We intermittently also preprocessed/parsed the gin files ourselves and passed the rewritten files to gin, where we allowed a syntax as in the upper example (only for one specific function, not in general), that got replaced by the evaluated function call. E.g. the line Model.learning_rate = random_search(1, 2, 3, 4, 5) became Model.learning_rate = 4 before gin parsed the contents. However, our parser was quite brittle and this didn't work for included files, as these were only parsed by gin and our syntax ofc didn't work in the gin parser.

This is why we changed to our current approach:

...
# Optimizer params
Adam.weight_decay = 1e-6
optimizer/random_search.class_to_configure = @Adam
optimizer/random_search.lr = [3e-4, 1e-4, 3e-5, 1e-5]

# Encoder params
LSTMNet.input_dim = %EMB
LSTMNet.num_classes = %NUM_CLASSES
model/random_search.class_to_configure = @LSTMNet
model/random_search.hidden_dim = [32, 64, 128, 256]
model/random_search.layer_dim = [1, 2, 3]

run_random_searches.scopes = ["model", "optimizer"]

run_random_searches.scopes defines the scopes that the random search runs in. Each scope represents a class which will get bindings with randomly searched parameters. In this example, we have the two scopes model and optimizer. For each scope a class_to_configure needs to be set to the class it represents, in this case LSTMNet and Adam respectively.
We can add whichever parameter we want to the classes following this syntax:

run_random_searches.scopes = ["<scope>", ...]
<scope>/random_search.class_to_configure = @<SomeClass>
<scope>/random_search.<param> = ['list', 'of', 'possible', 'values']

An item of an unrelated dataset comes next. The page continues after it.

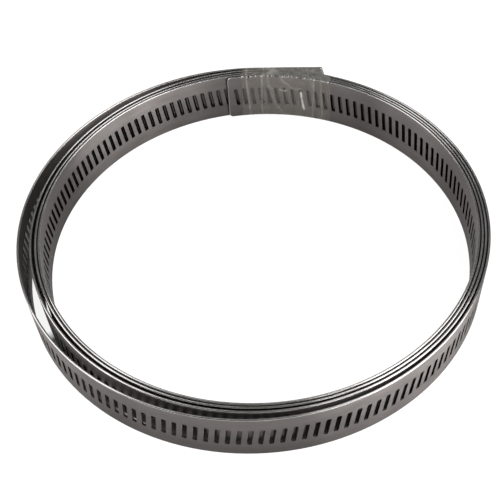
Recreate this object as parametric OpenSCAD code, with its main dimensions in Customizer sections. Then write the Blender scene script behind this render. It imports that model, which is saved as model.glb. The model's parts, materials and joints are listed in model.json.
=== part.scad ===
// A loose coil of slotted stainless steel strap, lying flat and held by a wrap of clear tape.
// The Z axis goes up through the middle of the coil's bore, and the tape's underside lies on z = 0.
// The back is +Y: there the strap's outer end stops following the coil and stands off straight.

/* [Strap] */
// Width of the strap, which is the coil's height as it lies
strap_width = 12.7; // [10:0.1:20]
// Thickness of the strap
strap_thickness = 0.5; // [0.3:0.05:0.8]
// Radius of the rounded corners at the strap's two ends
corner_radius = 1; // [0.2:0.1:1.5]

/* [Slots] */
// Distance from one slot to the next along the strap
slot_pitch = 2.08; // [1.8:0.01:4]
// Width of a slot, along the strap
slot_width = 0.96; // [0.4:0.02:1.2]
// Length of a slot, across the strap
slot_length = 5.3; // [2:0.1:7]
// How far each slot leans from square across the strap, in degrees
slot_lean = 7; // [0:0.5:12]
// Plain strap from an end to the first slot
plain_end = 1.8; // [1.2:0.1:10]

/* [Coil] */
// Diameter inside the innermost turn, from front to back
inner_diameter = 94; // [70:1:140]
// Turns of the coil, besides the overlap of its two ends
turns = 4; // [2:1:5]
// Gap between neighbouring turns where the coil is tight
turn_gap = 0.2; // [0.06:0.01:0.3]
// How far the outermost turn has sprung out at the left
outermost_slack = 2.4; // [0.5:0.05:4]
// How far the turn inside it has sprung out at the left
next_slack = 0.4; // [0:0.05:0.4]
// Gap at the back between the outermost turn and the next
back_gap = 0.2; // [0.1:0.05:1]
// How far the inner end runs on past the back of the coil, in degrees
inner_lap = 12; // [8:0.5:20]
// Length of the outer end, which was never bent and stands off straight
straight_end = 16.4; // [8:0.1:18]

/* [Tape] */
// Width that the wraps of tape cover, which is a little more than the tape's own width
tape_width = 22.5; // [22:0.5:36]
// Thickness of the tape where it is wrapped round the turns
tape_thickness = 0.12; // [0.05:0.01:0.3]
// How far the tape reaches past the strap's outer end
tape_past_end = 2.1; // [1:0.1:6]

/* [Hidden] */
$fn = 180;
overshoot = 1;
corner_share = 0.3; // what the cut corners of a slot's ends take of its width
cut_share = 0.8; // what a slot's cut takes of the gaps beside the strap, half on each side
slant_share = 0.25; // what the slanting film takes of the tape that is past the strap's end
half_thickness = strap_thickness / 2;
turn_pitch = strap_thickness + turn_gap;
outermost_side = 2 * turns - 1;

// The innermost turn opens to the left and the front by twice this, and the coil is wound about
// its own axis, which is moved back and to the right by this to bring the bore's middle to the Z axis
bore_shift = turn_pitch / 4;

// Distance from the coil's own axis to the middle of the strap's thickness at each side. Sides
// are counted from the right of the innermost turn outwards, so odd ones are on the left.
function side_reach(side) =
    inner_diameter / 2 + half_thickness + side / 2 * turn_pitch
    + (side == outermost_side ? outermost_slack : side == outermost_side - 2 ? next_slack : 0);

// The strap winds outwards and clockwise in half turns, about centres to the left and right of the
// axis. Each is [the centre's x, the radius, the angle it starts from, the angle it goes through].
function half_turn(side, sweep = 180) =
    let (radius = (side_reach(side) + side_reach(side + 1)) / 2)
    [(side % 2 == 0 ? 1 : -1) * (side_reach(side) - radius), radius, sweep - 180 * (side + 1), sweep];
back_reach = half_turn(outermost_side - 2)[1] + strap_thickness + back_gap;
arcs = [
    half_turn(-1, 90 + inner_lap),
    for (side = [0:outermost_side - 1]) half_turn(side),
    [back_reach - side_reach(outermost_side), back_reach, 180, 90]
];
last_arc = arcs[len(arcs) - 1];
arc_below = arcs[len(arcs) - 3];

// Length of strap from the inner end to the end of each arc
function arc_length(arc) = arc[1] * arc[3] * PI / 180;
arc_ends = [
    for (index = 0, length = arc_length(arcs[0]); index < len(arcs);
        index = index + 1, length = length + (index < len(arcs) ? arc_length(arcs[index]) : 0)) length
];
strap_length = arc_ends[len(arcs) - 1] + straight_end;
slot_count = floor((strap_length - 2 * plain_end - slot_width) / slot_pitch) + 1;

// Places what belongs at a length before an arc's outer end, with the strap's inner end towards +Y
module on_arc(arc, length) {
    translate([arc[0], 0, 0])
        rotate([0, 0, arc[2] - arc[3] + length / arc[1] * 180 / PI])
            translate([arc[1], 0, 0])
                children();
}

// Places what belongs at a length along the straight outer end, in the same way
module on_straight_end(length) {
    translate([last_arc[0] + length, back_reach, 0])
        rotate([0, 0, 90])
            children();
}

module wound_strap() {
    for (arc = arcs)
        translate([arc[0], 0, 0])
            rotate([0, 0, arc[2] - arc[3]])
                rotate_extrude(angle = arc[3])
                    translate([arc[1] - half_thickness, 0])
                        square([strap_thickness, strap_width]);
    on_straight_end(straight_end)
        translate([-half_thickness, 0, 0])
            cube([strap_thickness, straight_end, strap_width]);
}

// A slot's ends are rounded by cutting off their corners
module slot_outline() {
    wide = slot_width / 2;
    long = slot_length / 2;
    cut = slot_width * corner_share;
    polygon([
        [wide, cut - long], [wide, long - cut], [wide - cut, long], [cut - wide, long],
        [-wide, long - cut], [-wide, cut - long], [cut - wide, -long], [wide - cut, -long]
    ]);
}

module slot_cut() {
    depth = strap_thickness + turn_gap * cut_share;
    translate([-depth / 2, 0, strap_width / 2])
        rotate([-slot_lean, 0, 0])
            rotate([90, 0, 90])
                linear_extrude(depth)
                    slot_outline();
}

module strap_slots() {
    for (slot = [0:slot_count - 1]) {
        place = plain_end + slot_width / 2 + slot * slot_pitch;
        index = len([for (end = arc_ends) if (end < place) end]);
        if (index < len(arcs))
            on_arc(arcs[index], arc_ends[index] - place) slot_cut();
        else
            on_straight_end(place - arc_ends[index - 1]) slot_cut();
    }
}

// What is cut from a strap that starts at y = 0 and runs towards +Y, to round its two corners
module corner_cuts() {
    for (side = [0, 1])
        translate([-strap_thickness, 0, side * strap_width])
            mirror([0, 0, side])
                rotate([90, 0, 90])
                    linear_extrude(2 * strap_thickness)
                        difference() {
                            translate([-overshoot, -overshoot])
                                square(corner_radius + overshoot);
                            translate([corner_radius, corner_radius])
                                circle(corner_radius);
                        }
}

module strap() {
    color("silver")
        translate([bore_shift, bore_shift, tape_thickness])
            difference() {
                wound_strap();
                strap_slots();
                on_arc(arcs[0], arc_ends[0]) mirror([0, 1, 0]) corner_cuts();
                on_straight_end(straight_end) corner_cuts();
            }
}

// What the tape goes round, grown by a film's thickness: the turns, the straight end and, past its
// tip, the wedge where the film slants down to the turn below
module bundle(film, height) {
    face = back_reach + half_thickness + film;
    below = arc_below[1] + half_thickness + film;
    start = last_arc[0];
    tip = start + straight_end + film;
    landing = tip + tape_past_end * slant_share;
    difference() {
        union() {
            intersection() {
                translate([start, 0, 0])
                    cylinder(height, r = face);
                translate([start - tape_width, 0, 0])
                    cube([tape_width, face + overshoot, height]);
            }
            linear_extrude(height)
                polygon([
                    [start, 0], [start, face], [tip, face],
                    [landing, sqrt(below ^ 2 - (landing - arc_below[0]) ^ 2)], [landing, 0]
                ]);
            translate([arc_below[0], 0, 0])
                cylinder(height, r = below);
        }
        translate([arcs[0][0], 0, -overshoot])
            cylinder(height + 2 * overshoot, r = arcs[0][1] - half_thickness - film);
    }
}

module tape() {
    right_edge = last_arc[0] + straight_end + tape_past_end;
    color("gainsboro", 0.5)
        translate([bore_shift, bore_shift, 0])
            intersection() {
                difference() {
                    bundle(tape_thickness, strap_width + 2 * tape_thickness);
                    translate([0, 0, tape_thickness])
                        bundle(0, strap_width);
                }
                translate([right_edge - tape_width, 0, -overshoot])
                    cube([tape_width, inner_diameter, strap_width + 2 * overshoot]);
            }
}

strap();
tape();
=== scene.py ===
"""Looks for a loose coil of slotted stainless steel strap, held by a wrap of clear tape."""
import json
import math

import bpy
import numpy as np
from mathutils import Matrix, Quaternion, Vector
from mathutils.geometry import delaunay_2d_cdt


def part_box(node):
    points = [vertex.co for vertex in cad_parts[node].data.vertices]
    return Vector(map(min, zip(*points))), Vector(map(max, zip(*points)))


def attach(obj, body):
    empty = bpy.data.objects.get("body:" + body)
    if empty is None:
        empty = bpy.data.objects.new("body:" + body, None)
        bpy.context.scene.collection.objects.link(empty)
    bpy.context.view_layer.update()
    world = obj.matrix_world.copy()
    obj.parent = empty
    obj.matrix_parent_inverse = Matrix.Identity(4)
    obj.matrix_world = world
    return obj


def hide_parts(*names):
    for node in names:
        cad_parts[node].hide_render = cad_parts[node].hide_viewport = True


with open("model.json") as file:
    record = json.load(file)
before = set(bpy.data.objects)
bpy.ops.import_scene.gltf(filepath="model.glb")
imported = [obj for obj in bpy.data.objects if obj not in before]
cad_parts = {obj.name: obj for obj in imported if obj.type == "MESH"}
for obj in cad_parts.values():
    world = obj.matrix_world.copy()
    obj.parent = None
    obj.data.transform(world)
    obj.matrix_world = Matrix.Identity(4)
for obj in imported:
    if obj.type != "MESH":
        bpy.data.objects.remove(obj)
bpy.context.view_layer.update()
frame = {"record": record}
MM = 0.001
UP = np.array([0.0, 0.0, 1.0])

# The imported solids' boxes and the record give these, in millimetres
STRAP_LOW, STRAP_HIGH = (np.array(corner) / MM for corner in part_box("strap"))
TAPE_LOW, TAPE_HIGH = (np.array(corner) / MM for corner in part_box("tape"))
MOUNTS = {mount["name"]: mount for mount in frame["record"]["mounts"]}
BORE_RADIUS = MOUNTS["coil_bore"]["dims"]["r_mm"]
STRAP_WIDTH = STRAP_HIGH[2] - STRAP_LOW[2]
FLOOR_TO_STRAP = STRAP_LOW[2]

# Driving sizes of the strap and its coil, in millimetres and degrees, as the solids have them
THICKNESS = 0.5
HALF = THICKNESS / 2
TURN_GAP = 0.2
TURN_PITCH = THICKNESS + TURN_GAP
TURNS = 4
OUTERMOST_SIDE = 2 * TURNS - 1
OUTERMOST_SLACK = 2.4
NEXT_SLACK = 0.4
BACK_GAP = 0.2
INNER_LAP = 12
STRAIGHT_END = 16.4
END_CORNER = 1.0
SLOT_PITCH = 2.08
SLOT_WIDTH = 0.96
SLOT_LENGTH = 5.3
SLOT_LEAN = 7.0
PLAIN_END = 1.8
BORE_SHIFT = TURN_PITCH / 4
TAPE_PAST_END = 2.1
SLANT_SHARE = 0.25
TAPE_SLANT = SLANT_SHARE * TAPE_PAST_END

# Fine shape that the solids leave out, in millimetres: the small corners of a slit edge, the corners
# of a slot's outline and the chamfer round it
EDGE_CORNER = 0.08
SLOT_CORNER = 0.26
SLOT_RIM = 0.05


def side_reach(side):
    """Distance from the coil's own axis to the strap's middle, at each side, from the inside out."""
    slack = {OUTERMOST_SIDE: OUTERMOST_SLACK, OUTERMOST_SIDE - 2: NEXT_SLACK}.get(side, 0)
    return BORE_RADIUS + HALF + side / 2 * TURN_PITCH + slack


def half_turn(side, sweep=180):
    """Half a turn, clockwise: its centre's x, its radius, where it starts and how far it goes."""
    radius = (side_reach(side) + side_reach(side + 1)) / 2
    to_right = 1 if side % 2 == 0 else -1
    return to_right * (side_reach(side) - radius), radius, sweep - 180 * (side + 1), sweep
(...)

The scopes take care of adding the parameters only to the pertinent classes, whereas the random_search() function actually randomly choses a value and binds it to the gin configuration.

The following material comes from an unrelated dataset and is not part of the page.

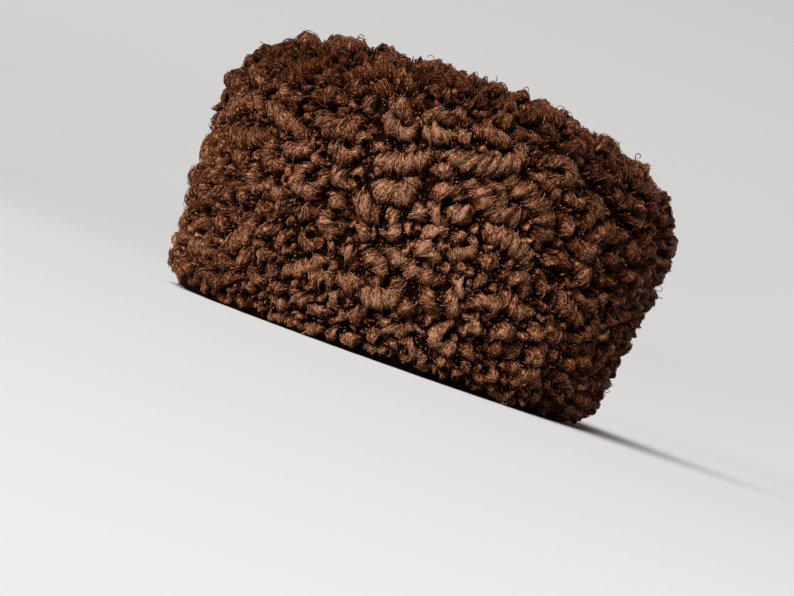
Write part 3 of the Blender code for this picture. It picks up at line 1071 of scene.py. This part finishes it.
# Sweep: half its width, place, rounding, steps and height of its wall, and its drop
FLOOR_HALF = 300.0
WALL_PLACE = 1.0
SWEEP_ROUNDING = 4.0
SWEEP_STEPS = 24
WALL_HEIGHT = 8.0
FLOOR_DROP = 0.0002


def add_sweep():
    """Seamless pale paper: a floor that sweeps up behind the hat. It throws no light back."""
    line = [(-FLOOR_HALF, 0.0)]
    for angle in np.linspace(0, math.pi / 2, SWEEP_STEPS):
        run = WALL_PLACE + SWEEP_ROUNDING * math.sin(angle)
        line.append((run, SWEEP_ROUNDING * (1 - math.cos(angle))))
    line.append((WALL_PLACE + SWEEP_ROUNDING, WALL_HEIGHT))
    away = Vector((-math.sin(CAMERA_AZIMUTH), math.cos(CAMERA_AZIMUTH), 0))
    side = Vector((away.y, -away.x, 0))
    points = []
    for run, height in line:
        for share in (-FLOOR_HALF, FLOOR_HALF):
            points.append(away * run + side * share + Vector((0, 0, height - FLOOR_DROP)))
    faces = [(2 * i, 2 * i + 1, 2 * i + 3, 2 * i + 2) for i in range(len(line) - 1)]
    mesh = bpy.data.meshes.new("sweep")
    mesh.from_pydata(points, [], faces)
    mesh.shade_smooth()
    mesh.materials.append(paper_material("pale_paper", away - PAPER_TURN * side))
    sweep = add_object("sweep", mesh)
    sweep.visible_diffuse = False
    return sweep


# Lights: azimuth, elevation and spread in degrees, strength, and the sweep left out or alone
LIGHTS = (
    ("key", 14, 24, 18, 4.75, "EXCLUDE"),
    ("fill", 70, 20, 60, 0.25, "EXCLUDE"),
    ("back", 235, 22, 60, 2.2, "EXCLUDE"),
    ("side", 165, 26, 50, 1.8, "EXCLUDE"),
    ("bounce", 40, -22, 90, 0.25, "EXCLUDE"),
    ("paper", 10, 48, 50, 4.0, "INCLUDE"),
)


def direction(azimuth, elevation):
    """Unit vector from the hat to where a light or the camera stands."""
    flat = math.cos(elevation)
    return Vector((math.sin(azimuth) * flat, -math.cos(azimuth) * flat, math.sin(elevation)))


def add_sun(sweep, name, azimuth, elevation, spread, strength, state):
    """A wide soft light from far away. EXCLUDE leaves the sweep out, and INCLUDE lights it alone."""
    data = bpy.data.lights.new(name, "SUN")
    data.angle, data.energy = math.radians(spread), strength
    light = add_object(name, data)
    back = direction(math.radians(azimuth), math.radians(elevation))
    light.rotation_euler = back.to_track_quat("Z", "Y").to_euler()
    linked = bpy.data.collections.new(f"{name}_paper")
    linked.objects.link(sweep)
    linked.collection_objects[0].light_linking.link_state = state
    light.light_linking.receiver_collection = linked
    if state == "EXCLUDE":
        light.light_linking.blocker_collection = linked


# World: colour and strength of its light, and the colour that the camera sees
WORLD_LIGHT = (1, 0.84, 0.68, 1)
WORLD_STRENGTH = 0.10
WORLD_SEEN = (0.62, 0.61, 0.60, 1)


def add_world():
    """Faint warm light from all round, and a pale ground to the camera alone."""
    world = bpy.data.worlds.new("world")
    world.use_nodes = True
    tree = world.node_tree
    background = tree.nodes["Background"]
    background.inputs["Color"].default_value = WORLD_LIGHT
    background.inputs["Strength"].default_value = WORLD_STRENGTH
    seen = tree.nodes.new("ShaderNodeBackground")
    seen.inputs["Color"].default_value = WORLD_SEEN
    mixed = tree.nodes.new("ShaderNodeMixShader")
    tree.links.new(tree.nodes.new("ShaderNodeLightPath").outputs["Is Camera Ray"], mixed.inputs[0])
    tree.links.new(background.outputs["Background"], mixed.inputs[1])
    tree.links.new(seen.outputs["Background"], mixed.inputs[2])
    tree.links.new(mixed.outputs["Shader"], tree.nodes["World Output"].inputs["Surface"])
    bpy.context.scene.world = world


def add_camera():
    """The camera at the photograph's angle to the hat, rolled as the hat is tilted there."""
    back = direction(CAMERA_AZIMUTH, CAMERA_ELEVATION)
    target = Vector((0, 0, TARGET_HEIGHT))
    across = (TARGET_PIXEL[0] - FRAME_WIDTH / 2) / FOCAL_PIXELS
    up = (FRAME_HEIGHT / 2 - TARGET_PIXEL[1]) / FOCAL_PIXELS
    aim = Vector((across, up, -1)).rotation_difference(Vector((0, 0, -1))).to_matrix()
    data = bpy.data.cameras.new("camera")
    data.sensor_width = SENSOR
    data.lens = FOCAL_PIXELS * SENSOR / FRAME_WIDTH
    data.clip_start = CLIP_START
    camera = add_object("camera", data)
    look = (-back).to_track_quat("-Z", "Y").to_matrix()
    turned = look @ Matrix.Rotation(CAMERA_ROLL, 3, "Z") @ aim
    camera.matrix_world = Matrix.Translation(target + back * CAMERA_DISTANCE) @ turned.to_4x4()
    bpy.context.scene.camera = camera


# Pieces of the curls: quarters of the band in turn from +X, and halves of the crown
BAND_PARTS = ("left", "back", "right", "front")
CROWN_PARTS = ("front", "back")


def add_curls(chart, curls, part, names, node, slot, fur, rng):
    """The curls and locks of a chart, a piece for each part of it."""
    for number, name in enumerate(names):
        theirs = {key: column[part == number] for key, column in curls.items()}
        shape = joined([curls_over(chart, theirs, rng), locks_over(chart, theirs, rng)])
        add_piece(name, shape, node, fur)


def add_hairs(chart, curls, name, node, slot, fur, rng):
    """The stray hairs, loops and under-fur of a chart, as one piece."""
    loose = [hairs_over(chart, curls, rng), loops_over(chart, curls, rng), under_fur(chart, rng)]
    add_piece(name, joined(loose), node, fur)


def build_hat():
    fur = fur_material("brown_fur")
    hide = hide_material("hide_and_painted_shade")
    rng = np.random.default_rng(SEED)
    band, crown = Band(), Crown()
    band.part()
    band_curls = pack(band, rng)
    meet_band(crown, band_curls)
    crown_curls = pack(crown, rng)
    band_hide(hide)
    crown_hide(hide)
    side, top = ("side_band", "side_fur", fur, rng), ("crown_top", "crown_fur", fur, rng)
    quarter = np.round(band_curls["place"][:, 0] / BAND_ROUND * 360 / 90).astype(int) % 4
    add_curls(band, band_curls, quarter, [f"band_curls_{name}" for name in BAND_PARTS], *side)
    half = (crown_curls["place"][:, 1] > 0).astype(int)
    add_curls(crown, crown_curls, half, [f"crown_curls_{name}" for name in CROWN_PARTS], *top)
    add_hairs(band, band_curls, "band_hairs", *side)
    add_hairs(crown, crown_curls, "crown_hairs", *top)


add_camera()
build_hat()
paper = add_sweep()
for values in LIGHTS:
    add_sun(paper, *values)
add_world()
bpy.context.scene.view_settings.view_transform = "Standard"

If we want to overwrite the model configuration in a different file, this can be done easily:

include "configs/models/LSTM.gin"

Adam.lr = 1e-4

model/random_search.hidden_dim = [100, 200]

This configuration for example overwrites the lr parameter of Adam with a concrete value,
while it only specifies a different search space for hidden_dim of LSTMNet to run the random search on.

The code running the random search looks like this:

@gin.configurable
def random_search(class_to_configure: type = gin.REQUIRED, **kwargs: dict[str, list]) -> list[str]:
    """Randomly searches parameters for a class and sets gin bindings.

    Args:
        class_to_configure: The class that gets configured with the parameters.
        kwargs: A dict containing the name of the parameter and a list of possible values.

    Returns:
        The randomly searched parameters.
    """
    randomly_searched_params = []
    for param, values in kwargs.items():
        param_to_set = f"{class_to_configure.__name__}.{param}"
        if f"{param_to_set}=" in gin.config_str().replace(" ", ""):
            continue  # hyperparameter is already set in the config (e.g. from experiment), so skip random search
        value = values[np.random.randint(len(values))]
        randomly_searched_params += [(param_to_set, value)]
    return randomly_searched_params


@gin.configurable
def run_random_searches(scopes: list[str] = gin.REQUIRED) -> list[str]:
    """Executes random searches for the different scopes defined in gin configs.

    Args:
        scopes: The gin scopes to explicitly set.

    Returns:
        The randomly searched parameters.
    """
    randomly_searched_params = []
    for scope in scopes:
        with gin.config_scope(scope):
            randomly_searched_params += random_search()
    return randomly_searched_params

This works fairly alright for our current setup, but natively supporting function evaluation with parameters would still be preferable.

Has there been any discussions regarding this topic that I missed or are there any counterarguments to supporting function calls? Or did I just plain miss some functionality that enables something like this already?